My interest in this book is in fascist politics. Specifically, my interest is in fascist tactics as a mechanism to achieve power. Once those who employ such tactics come to power, the regimes they enact are in large part determined by particular historical conditions. What occurred in Germany was different from what occurred in Italy. Fascist politics does not necessarily lead to an explicitly fascist state, but it is dangerous nonetheless.
Fascist politics includes many distinct strategies: the mythic past, propaganda, anti-intellectualism, unreality, hierarchy, victimhood, law and order, sexual anxiety, appeals to the heartland, and a dismantling of public welfare and unity. Though a defense of certain elements is legitimate and sometimes warranted, there are times in history when they come together in one party or political movement. These are dangerous moments. In the United States today, Republican politicians employ these strategies with more and more frequency. Their increasing tendency to engage in this politics should give honest conservatives pause.
The dangers of fascist politics come from the particular way in which it dehumanizes segments of the population. By excluding these groups, it limits the capacity for empathy among other citizens, leading to the justification of inhumane treatment, from repression of freedom, mass imprisonment, and expulsion to, in extreme cases, mass extermination.

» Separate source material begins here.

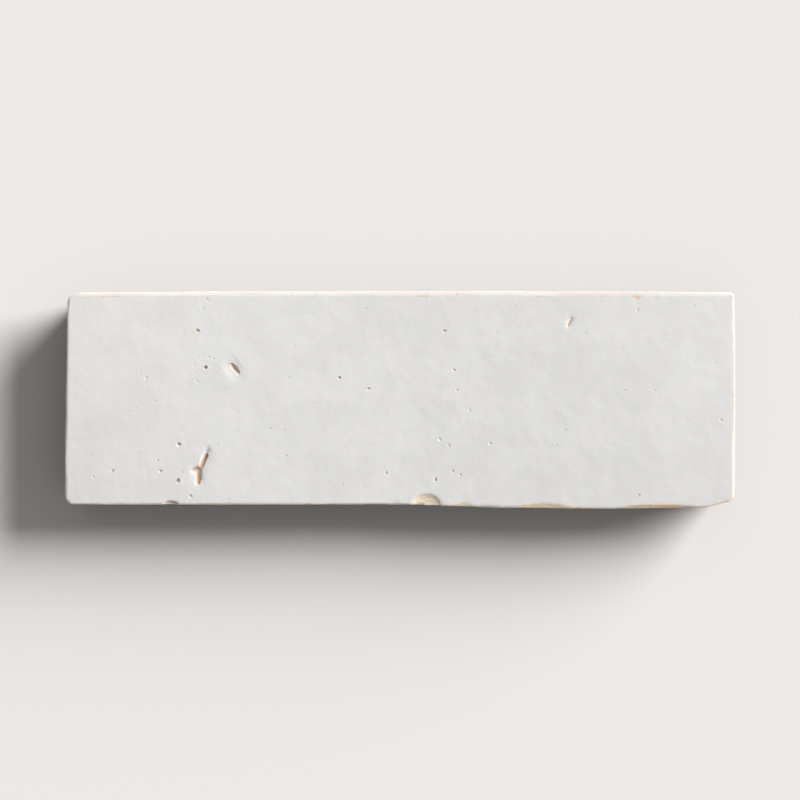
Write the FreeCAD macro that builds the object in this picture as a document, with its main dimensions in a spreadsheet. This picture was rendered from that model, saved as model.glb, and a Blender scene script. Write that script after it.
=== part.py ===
import FreeCAD, Part
import math
import os
from collections import namedtuple

import Sketcher

# One zellige tile, 5 x 15 cm: a slab of fired clay with a glazed face. It was pressed and glazed by
# hand, and its sides were then chiselled, so the face is a little wavy, its outline is a little
# uneven, the sides lean in towards the back so that neighbours meet at the face, and the glazed
# arris is chipped. Millimetres. The tile lies on its back: X runs along it, Y across it and Z up to
# the glaze, from the middle of the back.

SIZES = {
    # The face, corner to corner before the arris is rounded, and the height of its highest place.
    "face_length": 150.0,
    "face_width": 49.0,
    "thickness": 12.0,
    # How far each side leans in, from the face down to the back.
    "front_lean": 1.5,
    "back_lean": 1.0,
    "left_lean": 1.3,
    "right_lean": 0.9,
    # The front side: straight on the left, with a belly on the right.
    "belly_depth": 0.85,
    "belly_length": 66.0,
    "belly_bow": 0.6,
    "belly_rise": 0.3,
    # The corner that the hammer took off at the right of the front side.
    "front_cut_along": 6.6,
    "front_cut_across": 1.9,
    # The corner that it took off at the left of the back side.
    "back_cut_along": 3.0,
    "back_cut_across": 1.1,
    # The other three sides bow out a little, and the end sides stand askew.
    "right_bow": 0.25,
    "right_skew": 0.35,
    "back_bow": 0.25,
    "left_bow": 0.12,
    "left_skew": 0.6,
    # How far the upright corners are rounded.
    "left_front_round": 2.0,
    "right_back_round": 1.3,
    "cut_corner_round": 1.6,
    # The glazed arris round the face, and the worn arris round the back.
    "arris_round": 0.35,
    "back_round": 0.4,
    # The face's waves, at five places from the left end to the right. Drop is how far the middle of
    # the face lies under the full thickness, tilt is how much higher its back side is than its front
    # side, and crown is how far its middle stands above its two sides.
    "drop_1": 0.40,
    "drop_2": 0.10,
    "drop_3": 0.28,
    "drop_4": 0.06,
    "drop_5": 0.36,
    "tilt_1": 0.22,
    "tilt_2": -0.14,
    "tilt_3": 0.10,
    "tilt_4": 0.26,
    "tilt_5": -0.12,
    "crown_1": 0.34,
    "crown_2": 0.46,
    "crown_3": 0.30,
    "crown_4": 0.42,
    "crown_5": 0.34,
    # How far the blank stands above the finished face, and the trimming tool past its sides.
    "trim_height": 1.0,
    "overrun": 4.0,
    # The shell-shaped chip in the front arris. Inset is how far the arris stands back at its place
    # from the widest place of the front side.
    "chip_place": 5.9,
    "chip_inset": 0.72,
    "chip_length": 6.4,
    "chip_reach": 2.7,
    "chip_depth": 0.35,
    # Four thin losses from the same arris: three to the right of the chip and one far to its left.
    "flake_place": 31.8,
    "flake_inset": 0.0,
    "flake_length": 11.0,
    "flake_reach": 1.0,
    "flake_depth": 0.14,
    "rind_place": 58.0,
    "rind_inset": 0.07,
    "rind_length": 17.0,
    "rind_reach": 0.7,
    "rind_depth": 0.1,
    "spall_place": 14.2,
    "spall_inset": 0.4,
    "spall_length": 4.2,
    "spall_reach": 0.9,
    "spall_depth": 0.14,
    "sliver_place": -51.1,
    "sliver_inset": 0.85,
    "sliver_length": 3.0,
    "sliver_reach": 0.9,
    "sliver_depth": 0.14,
    # The nick, left of the middle of the face, where a crumb was torn from the glaze.
    "nick_x": -36.8,
    "nick_y": 7.0,
    "nick_turn": -50.0,
    "nick_length": 3.0,
    "nick_width": 1.0,
    "nick_depth": 0.35,
    # The forked scar below it: an arm, a leg that runs on from it, and a branch where they meet.
    "arm_x": -43.8,
    "arm_y": -13.4,
    "arm_turn": 70.0,
    "arm_length": 4.8,
    "arm_width": 1.1,
    "arm_depth": 0.3,
    "leg_x": -44.9,
    "leg_y": -17.0,
    "leg_turn": 82.0,
    "leg_length": 4.2,
    "leg_width": 1.4,
    "leg_depth": 0.35,
    "branch_x": -45.3,
    "branch_y": -15.6,
    "branch_turn": 16.0,
    "branch_length": 2.4,
    "branch_width": 1.3,
    "branch_depth": 0.3,
}

# One corner of an outline: its place, how far it is rounded, and how far the side that leaves it
# bows out. All four are formulas on the sheet.
Corner = namedtuple("Corner", "x y rounding bow")
SHARP = "0"
STRAIGHT = "0"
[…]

Genocides and campaigns of ethnic cleansing are regularly preceded by the kinds of political tactics described in this book. In the cases of Nazi Germany, Rwanda, and contemporary Myanmar, the victims of ethnic cleansing were subjected to vicious rhetorical attacks by leaders and in the press for months or years before the regime turned genocidal. With these precedents, it should concern all Americans that as a candidate and as president, Donald Trump has publicly and explicitly insulted immigrant groups.